◆ **Instruction**
Restate the full set of records exactly, word for word.

◆ **Data to use**
%%

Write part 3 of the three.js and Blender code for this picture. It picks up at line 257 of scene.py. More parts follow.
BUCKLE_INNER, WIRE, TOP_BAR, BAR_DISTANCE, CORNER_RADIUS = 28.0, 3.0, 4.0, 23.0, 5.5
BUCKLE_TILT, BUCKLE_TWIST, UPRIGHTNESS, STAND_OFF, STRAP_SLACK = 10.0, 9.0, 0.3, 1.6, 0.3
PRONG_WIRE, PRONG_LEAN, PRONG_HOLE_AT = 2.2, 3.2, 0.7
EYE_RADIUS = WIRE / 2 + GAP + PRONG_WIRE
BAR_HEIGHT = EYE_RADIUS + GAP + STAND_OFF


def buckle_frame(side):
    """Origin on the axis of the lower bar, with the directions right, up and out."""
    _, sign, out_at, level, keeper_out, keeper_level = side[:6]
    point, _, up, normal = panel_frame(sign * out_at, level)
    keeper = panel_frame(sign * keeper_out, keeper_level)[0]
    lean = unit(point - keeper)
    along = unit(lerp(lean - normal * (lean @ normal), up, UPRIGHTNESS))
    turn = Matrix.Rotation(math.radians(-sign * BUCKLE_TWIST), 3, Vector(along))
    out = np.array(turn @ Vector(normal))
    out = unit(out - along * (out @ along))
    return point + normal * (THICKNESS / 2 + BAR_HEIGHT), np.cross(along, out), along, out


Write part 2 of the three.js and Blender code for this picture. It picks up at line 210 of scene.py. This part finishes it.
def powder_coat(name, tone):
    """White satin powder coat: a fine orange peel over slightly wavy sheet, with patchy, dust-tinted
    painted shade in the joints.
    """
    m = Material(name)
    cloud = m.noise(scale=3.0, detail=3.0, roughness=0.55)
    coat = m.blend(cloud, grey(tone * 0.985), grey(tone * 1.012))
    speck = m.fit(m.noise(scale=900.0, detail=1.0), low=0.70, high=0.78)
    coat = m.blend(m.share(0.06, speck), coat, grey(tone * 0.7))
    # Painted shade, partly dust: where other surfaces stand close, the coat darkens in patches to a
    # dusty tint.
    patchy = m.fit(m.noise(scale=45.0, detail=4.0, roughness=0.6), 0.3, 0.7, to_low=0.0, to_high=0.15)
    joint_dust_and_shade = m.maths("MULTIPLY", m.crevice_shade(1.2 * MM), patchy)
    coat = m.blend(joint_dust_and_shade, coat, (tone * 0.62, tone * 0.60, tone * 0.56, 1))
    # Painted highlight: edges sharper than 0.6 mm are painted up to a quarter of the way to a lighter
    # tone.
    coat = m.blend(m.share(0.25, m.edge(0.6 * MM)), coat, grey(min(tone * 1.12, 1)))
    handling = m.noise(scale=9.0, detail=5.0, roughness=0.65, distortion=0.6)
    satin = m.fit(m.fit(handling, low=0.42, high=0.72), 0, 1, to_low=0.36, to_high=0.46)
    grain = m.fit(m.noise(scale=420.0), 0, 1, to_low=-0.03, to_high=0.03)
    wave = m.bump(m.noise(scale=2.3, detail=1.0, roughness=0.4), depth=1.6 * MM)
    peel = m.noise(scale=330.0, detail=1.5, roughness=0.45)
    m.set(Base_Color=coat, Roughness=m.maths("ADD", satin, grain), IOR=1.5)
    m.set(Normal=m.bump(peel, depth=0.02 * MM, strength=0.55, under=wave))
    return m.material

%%

◆ **Answer to this task**
Write part 3 of the three.js and Blender code for this picture. It picks up at line 257 of scene.py. More parts follow.
BUCKLE_INNER, WIRE, TOP_BAR, BAR_DISTANCE, CORNER_RADIUS = 28.0, 3.0, 4.0, 23.0, 5.5
BUCKLE_TILT, BUCKLE_TWIST, UPRIGHTNESS, STAND_OFF, STRAP_SLACK = 10.0, 9.0, 0.3, 1.6, 0.3
PRONG_WIRE, PRONG_LEAN, PRONG_HOLE_AT = 2.2, 3.2, 0.7
EYE_RADIUS = WIRE / 2 + GAP + PRONG_WIRE
BAR_HEIGHT = EYE_RADIUS + GAP + STAND_OFF


def buckle_frame(side):
    """Origin on the axis of the lower bar, with the directions right, up and out."""
    _, sign, out_at, level, keeper_out, keeper_level = side[:6]
    point, _, up, normal = panel_frame(sign * out_at, level)
    keeper = panel_frame(sign * keeper_out, keeper_level)[0]
    lean = unit(point - keeper)
    along = unit(lerp(lean - normal * (lean @ normal), up, UPRIGHTNESS))
    turn = Matrix.Rotation(math.radians(-sign * BUCKLE_TWIST), 3, Vector(along))
    out = np.array(turn @ Vector(normal))
    out = unit(out - along * (out @ along))
    return point + normal * (THICKNESS / 2 + BAR_HEIGHT), np.cross(along, out), along, out


Write part 2 of the three.js and Blender code for this picture. It picks up at line 210 of scene.py. This part finishes it.
def powder_coat(name, tone):
    """White satin powder coat: a fine orange peel over slightly wavy sheet, with patchy, dust-tinted
    painted shade in the joints.
    """
    m = Material(name)
    cloud = m.noise(scale=3.0, detail=3.0, roughness=0.55)
    coat = m.blend(cloud, grey(tone * 0.985), grey(tone * 1.012))
    speck = m.fit(m.noise(scale=900.0, detail=1.0), low=0.70, high=0.78)
    coat = m.blend(m.share(0.06, speck), coat, grey(tone * 0.7))
    # Painted shade, partly dust: where other surfaces stand close, the coat darkens in patches to a
    # dusty tint.
    patchy = m.fit(m.noise(scale=45.0, detail=4.0, roughness=0.6), 0.3, 0.7, to_low=0.0, to_high=0.15)
    joint_dust_and_shade = m.maths("MULTIPLY", m.crevice_shade(1.2 * MM), patchy)
    coat = m.blend(joint_dust_and_shade, coat, (tone * 0.62, tone * 0.60, tone * 0.56, 1))
    # Painted highlight: edges sharper than 0.6 mm are painted up to a quarter of the way to a lighter
    # tone.
    coat = m.blend(m.share(0.25, m.edge(0.6 * MM)), coat, grey(min(tone * 1.12, 1)))
    handling = m.noise(scale=9.0, detail=5.0, roughness=0.65, distortion=0.6)
    satin = m.fit(m.fit(handling, low=0.42, high=0.72), 0, 1, to_low=0.36, to_high=0.46)
    grain = m.fit(m.noise(scale=420.0), 0, 1, to_low=-0.03, to_high=0.03)
    wave = m.bump(m.noise(scale=2.3, detail=1.0, roughness=0.4), depth=1.6 * MM)
    peel = m.noise(scale=330.0, detail=1.5, roughness=0.45)
    m.set(Base_Color=coat, Roughness=m.maths("ADD", satin, grain), IOR=1.5)
    m.set(Normal=m.bump(peel, depth=0.02 * MM, strength=0.55, under=wave))
    return m.material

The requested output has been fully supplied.